An OLYMPIC GOLD MEDALIST is the ONE PERSON ON PLANET EARTH who knows the true meaning of working hard to get performance right.

If I ever get the chance to listen to any member of the British Cycling Team, I promise to shut up and listen.
My advice would be to do the same.

Friday 3 August 2012

visual thinking - beats powerpoints 90 years ago.

Here’s a colour study from Laszlo Moholy-Nagy.  He was a student come teacher at the Bahaus and let’s face it, the owner of quite a cool name.
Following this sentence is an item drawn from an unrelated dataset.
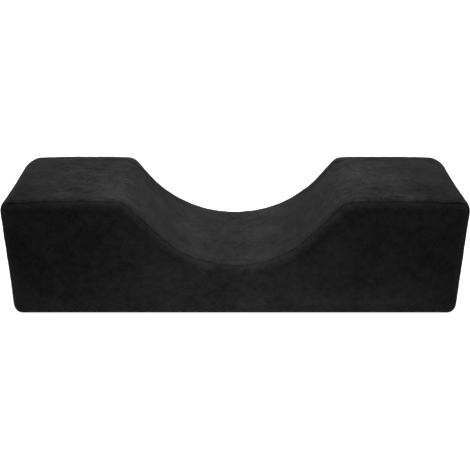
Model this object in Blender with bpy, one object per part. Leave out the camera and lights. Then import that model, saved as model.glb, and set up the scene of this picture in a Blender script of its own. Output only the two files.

If you forgive the quality ( I was taking the photo using my phone in the gallery where I wasn’t supposed to), you’ll notice colours in circles all sitting in a pencil grid.
It’s a genius piece of visual thinking and gives me an example of how you can solve problems in pictures.  Moholy-Nagy was working out the curriculum for the Bauhaus and what student groups went where, when, with whom and for how long.  Looking at the piece I noticed he had worked out a smart little 'carrousel' curriculum where all the students got their full exposure to the material, the teachers got variety, the workshops may have avoided bottle necking and everyone knew what was going on at any given moment.
I like this because:
  • It didn’t need a computer (spreadsheets and i-pads werent’ around in 1920).
  • It’s done by hand – suggesting the whole thing happened in one sitting; think of the time he had spare to show off his surname in the village. maybe he did it in th park, down the pub or likely at his desk BUT he didn't have to.
  • We’ve got the whole “I get it” bit all on a single page so other people can understand – something too often we miss at work when our colleagues send us ANOTHER powerpoint with ANOTHER page added at the end.

We’ve a saying here at ‘theBox’  A picture paints a thousand words and stimulates a thousand too.  If I were teaching at the Bauhaus, all I’d need from Laslo at term start would be this sheet and the freedom to get on and teach; precisely what my thousand words would be used for. Utter Genius.

Now, go spend the afternoon DRAWING your problem and see what happens as you then try and solve it.